# [AIM]
Your task is to reproduce the material exactly.

# [INFORMATION SHOWN]
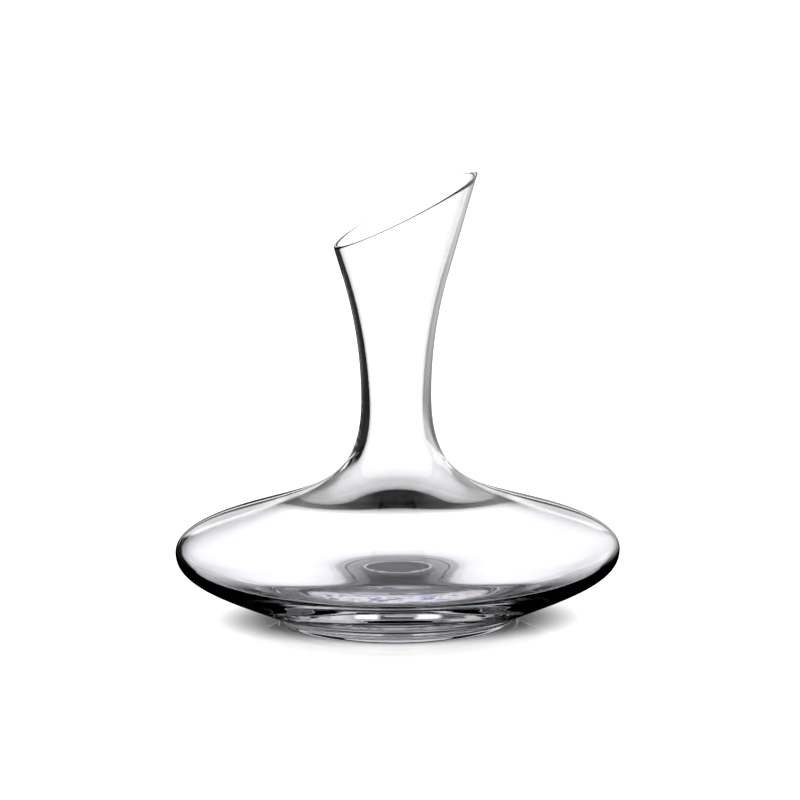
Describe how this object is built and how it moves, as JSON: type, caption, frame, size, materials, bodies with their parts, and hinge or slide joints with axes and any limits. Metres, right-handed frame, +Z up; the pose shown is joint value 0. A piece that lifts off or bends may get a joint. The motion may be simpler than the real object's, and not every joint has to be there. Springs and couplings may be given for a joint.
{
  "type": "wine decanter",
  "caption": "Wide, low glass wine decanter on a ring foot, with a slim neck that opens into a slanted pouring lip.",
  "frame": {"origin": "on the table, at the middle of the standing ring, which is also the vessel's axis", "axes": "+Z up along the vessel's axis, +X towards the high point of the slanted lip, over which the wine is poured"},
  "size_m": [0.22, 0.22, 0.223],
  "materials": {
    "clear_glass": "fire-polished clear crystal glass, smooth inside and out"
  },
  "bodies": {
    "root": {"base": "clear_glass", "bowl": "clear_glass", "shoulder": "clear_glass", "neck": "clear_glass", "lip": "clear_glass"}
  },
  "joints": []
}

# [COMPLETE RESPONSE]
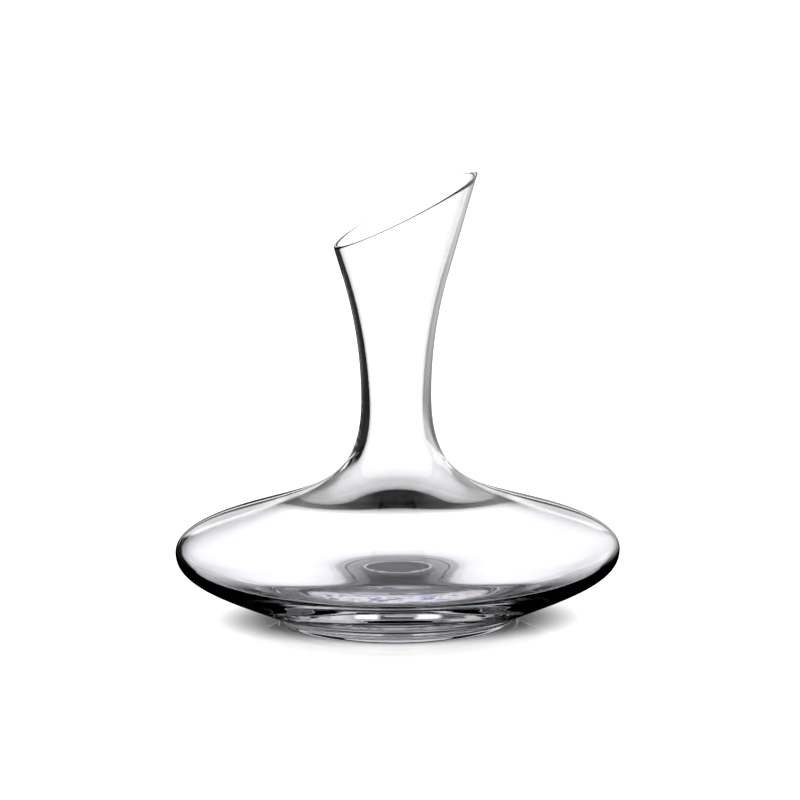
Describe how this object is built and how it moves, as JSON: type, caption, frame, size, materials, bodies with their parts, and hinge or slide joints with axes and any limits. Metres, right-handed frame, +Z up; the pose shown is joint value 0. A piece that lifts off or bends may get a joint. The motion may be simpler than the real object's, and not every joint has to be there. Springs and couplings may be given for a joint.
{
  "type": "wine decanter",
  "caption": "Wide, low glass wine decanter on a ring foot, with a slim neck that opens into a slanted pouring lip.",
  "frame": {"origin": "on the table, at the middle of the standing ring, which is also the vessel's axis", "axes": "+Z up along the vessel's axis, +X towards the high point of the slanted lip, over which the wine is poured"},
  "size_m": [0.22, 0.22, 0.223],
  "materials": {
    "clear_glass": "fire-polished clear crystal glass, smooth inside and out"
  },
  "bodies": {
    "root": {"base": "clear_glass", "bowl": "clear_glass", "shoulder": "clear_glass", "neck": "clear_glass", "lip": "clear_glass"}
  },
  "joints": []
}